LE BLOGNADEL - LE BLOG DE GILLES WILLIAM GOLDNADEL
Bloc-note
ACTUALITE JUIVE - N° 1307 – Jeudi 10 juillet 2014
REPONSE A MON AMI MAREK HALTER
Mon cher Marek, nous sommes suffisamment amis pour nous dire les choses avec franchise mais sans acrimonie.
Tu as cru devoir, le mois dernier, publier dans Le Monde une épître à tes frères juifs en danger dans laquelle tu leur indiquais en substance que quitter la France n'était pas la bonne solution.
À mon tour de leur dire -et de te dire- que je ne saurais cautionner ni le fond ni la forme de ta missive.
Question tout d'abord du choix du vecteur pour nos lecteurs : pardon de te le dire, mon cher Marek, mais je préfère, pour tenter de porter conseil aux citoyens juifs dans le désarroi, opter pour le principal hebdomadaire de leur communauté plutôt que pour un quotidien dont l'empathie à leur égard ou à celle de l'État d'Israël ne m'a jamais particulièrement frappé.
C'est d'ailleurs une douteuse spécialité que de choisir ce journal pour faire la leçon aux juifs.
J'ai toujours sur le cœur cet appel de J Call dans Le Monde comme dans Libération dans lequel, les responsables évoquaient exclusivement « une faute morale » d'Israël dans l'impasse israélo-palestinienne. Comme si les lecteurs de ces deux quotidiens n'avaient pas suffisamment l'habitude d'une condamnation aussi sélective…
Ces derniers jours, Mme Hélène Sallon du Monde a cru devoir relever un déchaînement sur la toile israélienne des passions anti arabes. J'aurais trouvé un tel article autrement plus édifiant, s'il m'avait été donné de lire ces 30 dernières années dans les mêmes colonnes, un seul article décrivant la haine quotidienne, rance, anti judaïque, obsessionnelle, pathologique, violente, impunie, ne faisant l'objet d'aucune contestation intellectuelle ou politique, d'une très grande partie de la société palestinienne.
Sur le fond, mon cher Marek, et quitte à me répéter ad nauseam, je puis difficilement admettre que tu puisses renvoyer dos à dos la vieille haine d'extrême droite et celle de l'islamisme, sur fond de passivité de l'extrême gauche. Tu sais bien que depuis 1945, seule la seconde a fait verser le sang juif dans les rues Copernic, des rosiers, de Toulouse et de Bordeaux. Admettre une équivalence entre les deux revient à relativiser, à diluer le terrorisme infernal dans le bouillon de l'antisémitisme réchauffé.

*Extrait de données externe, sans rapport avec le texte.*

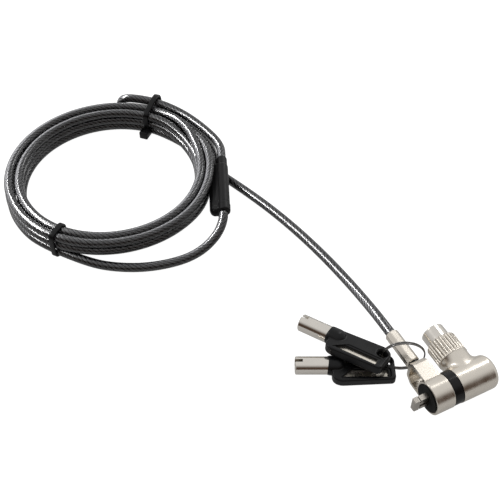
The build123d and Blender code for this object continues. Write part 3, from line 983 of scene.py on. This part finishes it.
def slab(name, outline, z0, z1, corner, segments=6):
    """Flat plate with rounded corners, between two heights, in millimetres."""
    mesh = bmesh.new()
    mesh.faces.new([mesh.verts.new((x * MM, y * MM, z0 * MM)) for x, y in outline])
    bmesh.ops.bevel(
        mesh,
        geom=mesh.verts[:],
        offset=corner * MM,
        segments=segments,
        profile=0.5,
        affect="VERTICES",
        material=-1,
        clamp_overlap=True,
    )
    grown = bmesh.ops.extrude_face_region(mesh, geom=mesh.faces[:])
    fresh = [v for v in grown["geom"] if isinstance(v, bmesh.types.BMVert)]
    bmesh.ops.translate(mesh, verts=fresh, vec=(0, 0, (z1 - z0) * MM))
    bmesh.ops.recalc_face_normals(mesh, faces=mesh.faces)
    return to_object(name, mesh)


def key_boss():
    """Domed boss round the tube, flattened a little above and below."""
    turns = [pi / 2 * i / 8 for i in range(9)]
    dome = [(BOSS_START + BOSS_R * (1 - cos(t)), BOSS_R * sin(t)) for t in turns]
    mesh = turned_bar(dome + BOSS_END, steps=48)
    bmesh.ops.scale(mesh, vec=(1, 1, BOSS_FLATTEN), verts=mesh.verts)
    return to_object("boss", mesh)


def key_head(name):
    """Moulded head, built at the key's own frame."""
    half = KEY_HEAD_T / 2
    head = slab(name, HEAD_OUTLINE, -half, half, HEAD_CORNER)
    soften(head, HEAD_EDGE, 4)
    combine(head, key_boss(), "UNION")
    for side in (-1, 1):
        low, high = sorted((side * (half - SUNK_DEPTH), side * (half + 1)))
        combine(head, slab("sunk", SUNK, low, high, 1.0), "DIFFERENCE")
    combine(head, slab("window", WINDOW, -THROUGH, THROUGH, 0.5, 3), "DIFFERENCE")
    flare = turned_bar([(-x, r) for x, r in reversed(FLARE[1:])] + FLARE)
    bmesh.ops.rotate(flare, matrix=Matrix.Rotation(pi / 2, 3, "Y"), verts=flare.verts)
    bmesh.ops.translate(flare, vec=(KEY_HOLE[0] * MM, KEY_HOLE[1] * MM, 0), verts=flare.verts)
    combine(head, to_object("flare", flare), "DIFFERENCE")
    melt(head, *HEAD_SKIN)
    return head


head_plastic = grained_plastic("key_black", BLACK_PLASTIC, 0.22, 0.36, 2800, 0.015)
plate_nickel = plated_metal("plate_nickel", (0.80, 0.75, 0.66), 0.22, 0.34, 2400, 0.01)
for key, spot in KEYS.items():
    head = key_head(f"{key}_grip")
    head.data.transform(key_place(*spot))
    finish_piece(head, key, head_plastic, angle=30.0)
    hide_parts(f"{key}_head")
    dress(bright_nickel, f"{key}_tube")
    dress(plate_nickel, f"{key}_plate")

Mais pour être tout à fait franc avec l'artiste que j'estime affectueusement, je ne suis pas tout à fait sûr que l'un des parrains d'un mouvement pseudo antiraciste qui a accompagné l'immigrationnisme incontrôlé dont les juifs ont mesuré plus que les autres l'inconséquence, soit le mieux placé politiquement pour admettre de bonne grâce ce qui précède.
Enfin et surtout, je crois que toi comme moi, devrions, avec humilité, nous garder de distribuer des conseils définitifs aux juifs de France, dans le grave péril physique et moral dans lequel ils se trouvent.
En ce qui me concerne, je m'y refuse. J'ai été étonné que quelqu'un comme toi qui a toujours soutenu le projet sioniste, puisse considérer, en toutes circonstances, le retour à Sion comme une solution erronée.
Je ne puis évidemment accepter comme une fatalité ou une obligation de voir les membres les plus loyaux d'une des plus anciennes communautés françaises expulsés de leur cher et vieux pays par la haine des uns et la sotte indifférence des autres.
Ceci fermement posé, mon cher Marek, mes deux enfants ont pris le chemin de Jérusalem pour y faire souche avec résolution. Tu ne me persuaderas pas qu'ils se sont fourvoyés.